# UAD Apollo solo as aggregate device



## easyrider (Sep 5, 2021)

I have a few questions if possible?

Windows 10
X570
5950x

Mysetup

PreSonus Quantum Master into TB3 port A
PreSonus Quantum 2626 into TB3 port B

BNC linked.

Can I plug an Apollo Solo into the Quantum TB port and use this for the Mic pres and unison technology?

Or I could plug the 2626 into the Quantum and plug the Apollo Solo direct into TB port B

Use the Quantum as primary audio device in my DAW

Thanks


----------



## wst3 (Sep 5, 2021)

ASIO for Windows does not provide for aggregating multiple devices that use different drivers. Even if both use ASIO, they are different drivers, so plugging each device into a separate port won't help.

I have not tried your daisy chain solution, but if I had to guess (oh, yeah, I have to guess) I don't think that will work either, since even though they are daisy-chained they each require their own driver.

If you have two devices that both support WASAPI or WDM you can aggregate them in some softwarep platforms. I know that Cakewalk by Bandlab (formerly Sonar by Cakewalk) does this well. I don't know for a fact that Studio One does not support aggregating WDM or WASAPI devices, but I can't figure out how to make it work.

I feel your pain - I have an Apollo Twin USB and a Presonus 1818VSL, both USB devices, and I have to switch back and forth. To that end I am replacing them with a UAD x6 and later adding a Twin-X. Not cheap, but until the ASIO spec changes it is my best solution.


----------



## easyrider (Sep 5, 2021)

wst3 said:


> ASIO for Windows does not provide for aggregating multiple devices that use different drivers. Even if both use ASIO, they are different drivers, so plugging each device into a separate port won't help.
> 
> I have not tried your daisy chain solution, but if I had to guess (oh, yeah, I have to guess) I don't think that will work either, since even though they are daisy-chained they each require their own driver.
> 
> ...


I guess my only option is to use the mic pres and unison in “standalone mode”

Have the UAD Solo connected to the same computer, but not active in the DAW.

Configure the pre amps in the UAD console then output TRS to line input of the Quantum.

This would work?


----------



## wst3 (Sep 5, 2021)

it would probably work, depending on your definition of work. You would have to route audio from the UAD Solo inputs to the UAD Solo outputs, there is no direct connection, and that will add some latency.

And I am not sure it is even necessary.

I have a simple switch that selects the monitor outputs from my Twin or my 1818VSL, that way I can use the one that meets any particular application. Most monitor controllers can do this too. (Or, for a while, I had two sets of monitors<G>.

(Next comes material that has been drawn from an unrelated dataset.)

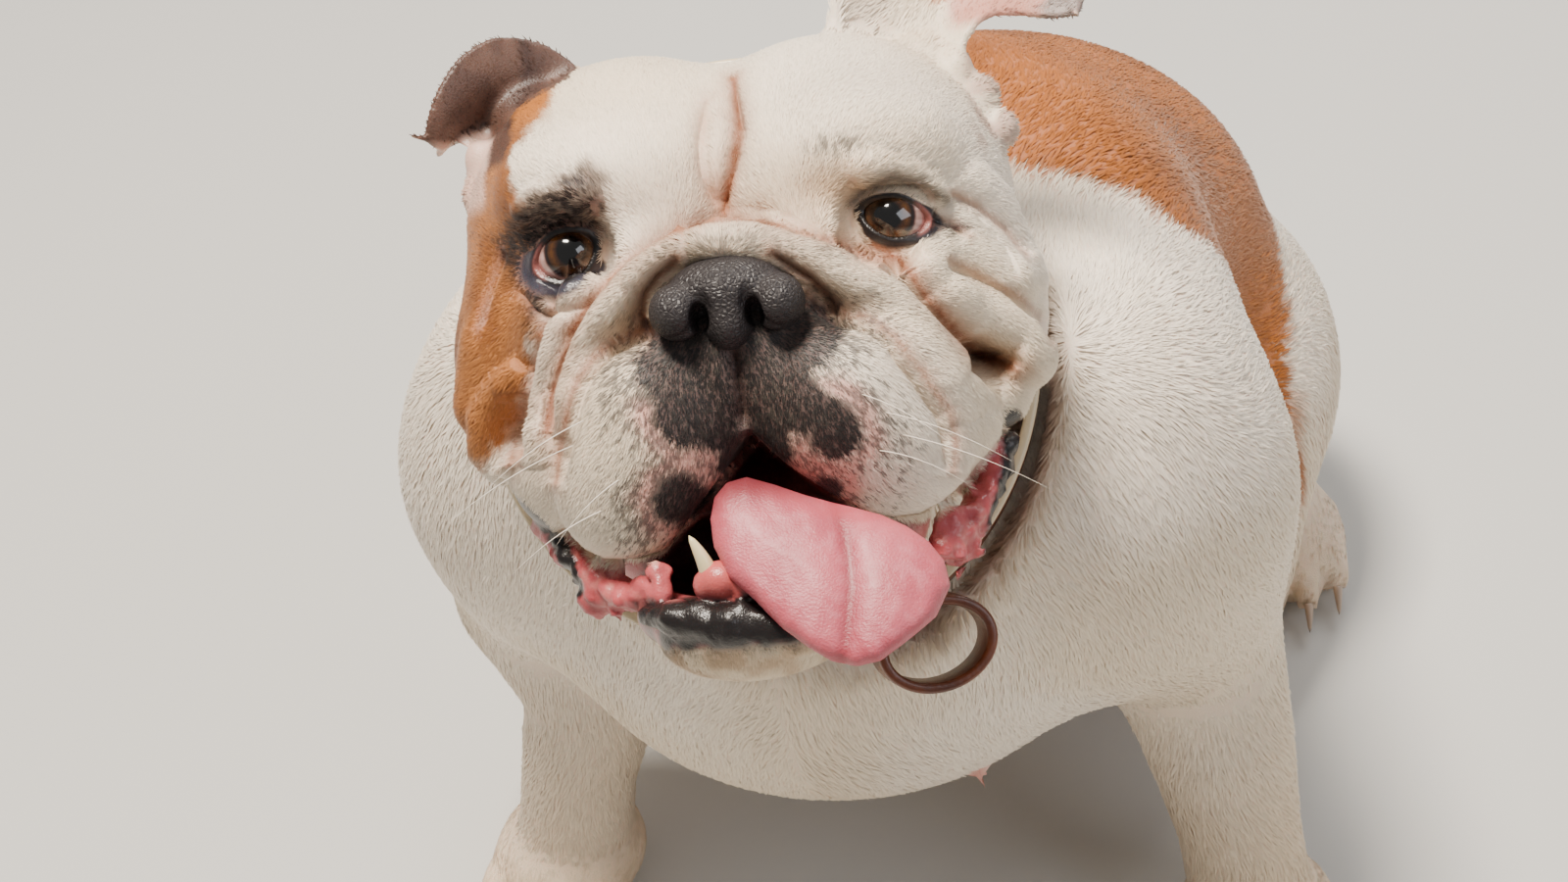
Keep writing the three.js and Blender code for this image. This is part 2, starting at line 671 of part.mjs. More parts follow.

Somehow we need to convince Steinberg that ASIO is ready for a small update - on that would allow people to aggregate different instances of the ASIO driver.

I am upgrading to an x6, which will provide more than enough inputs and outputs to keep me amused. And if I do need additional inputs I can connect an Audient ASP880 via Toslink and get 8 more inputs. What bugs me is that I still have no way to use the ASIO output from my Line6 Helix. Very annoying.


----------



## easyrider (Sep 5, 2021)

wst3 said:


> it would probably work, depending on your definition of work. You would have to route audio from the UAD Solo inputs to the UAD Solo outputs, there is no direct connection, and that will add some latency.
> 
> And I am not sure it is even necessary.


I‘m not sure I follow…how else can I record the inputs from the solo into the quantum?



wst3 said:


> I have a simple switch that selects the monitor outputs from my Twin or my 1818VSL, that way I can use the one that meets any particular application. Most monitor controllers can do this too. (Or, for a while, I had two sets of monitors<G>.


I don’t understand why you’re mentioning monitor controllers..?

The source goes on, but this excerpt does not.